A rough fish, that are extremely similar to a Whitefish. There is no limit on tulibees. We typically see more caught in the winter months. An average Tulibee run from 11-15 inches. As far as eating, they are best smoked.
Smallmouth Bass can be found in the Rainy River and Four Mile Bay, also around some of the shallower rock structure near Zipple Bay and up in the Northwest Angle. Smallmouth bass season also never closes on LOW and the Rainy River.
Northern Pike on Lake of the Woods can reach sizes larger than 40 inches and weigh more than 25 pounds. Having this trophy caliber fish creates a huge buzz to catch these monsters especially in the late winter and early spring months when they are staging for spawning. Tip ups are common to catch pike on late ice. Pike season is continuous on LOW which means it never closes. The limit for pike is 3 fish with one fish being 40+ inches and pike 30-40 inches must be immediately released. Pike can be caught all year all over the lake including the main basin, the Northwest Angle, the Rainy River, and bays.

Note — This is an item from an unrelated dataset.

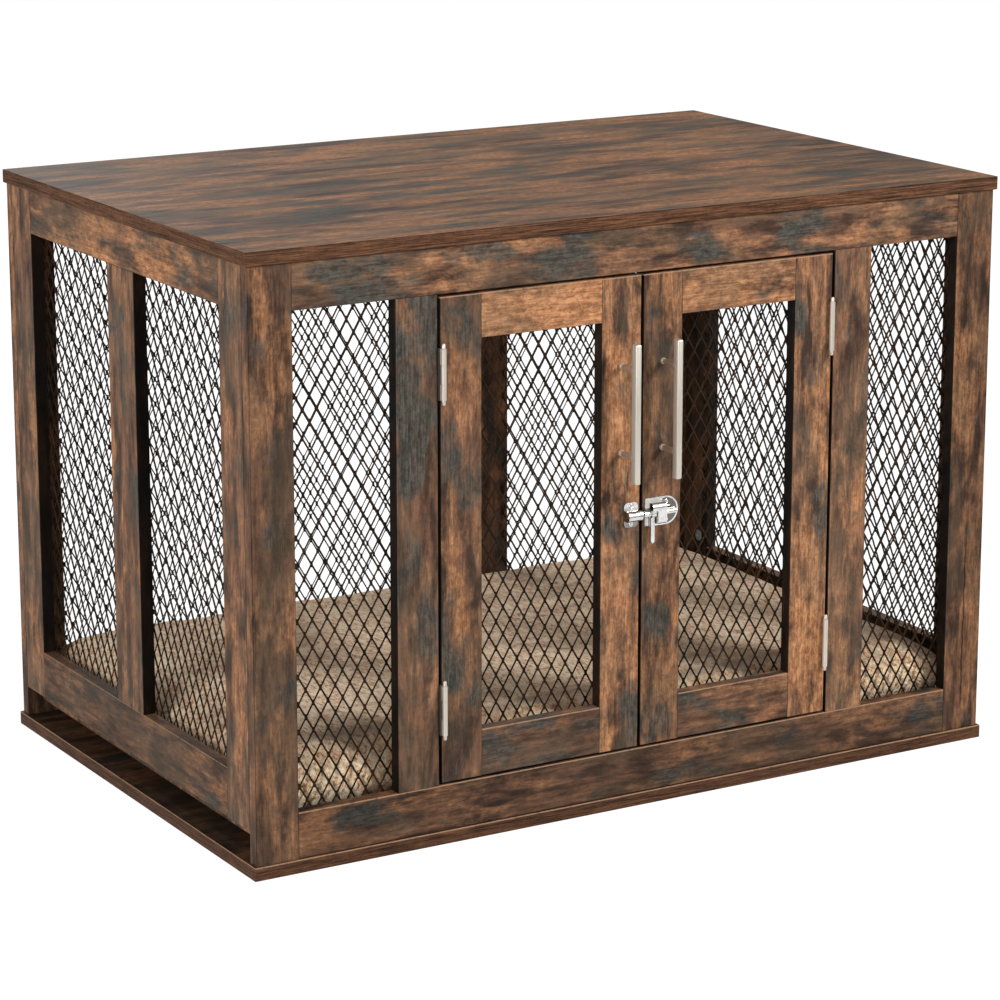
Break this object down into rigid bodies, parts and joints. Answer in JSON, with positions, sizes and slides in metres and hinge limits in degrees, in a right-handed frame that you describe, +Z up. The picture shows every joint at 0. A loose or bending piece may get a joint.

Crappies on LOW can reach sizes of up to 18 inches with an average size of 11-14 inches. The crappies are mainly targeted in the winter months up at the Northwest Angle. Most fishing of these slabs is done in Ontario waters up at the Angle. Typically the crappies are found in holes with steep drops off islands in 25-33′ of water. In recent years studies have shown that the crappies have a high mortality rate after being caught in such deep water. It is advised that anglers move on to another species after the limit has been reached and to not catch and release these fish. The season for crappies on LOW is continuous with a limit of 10 fish.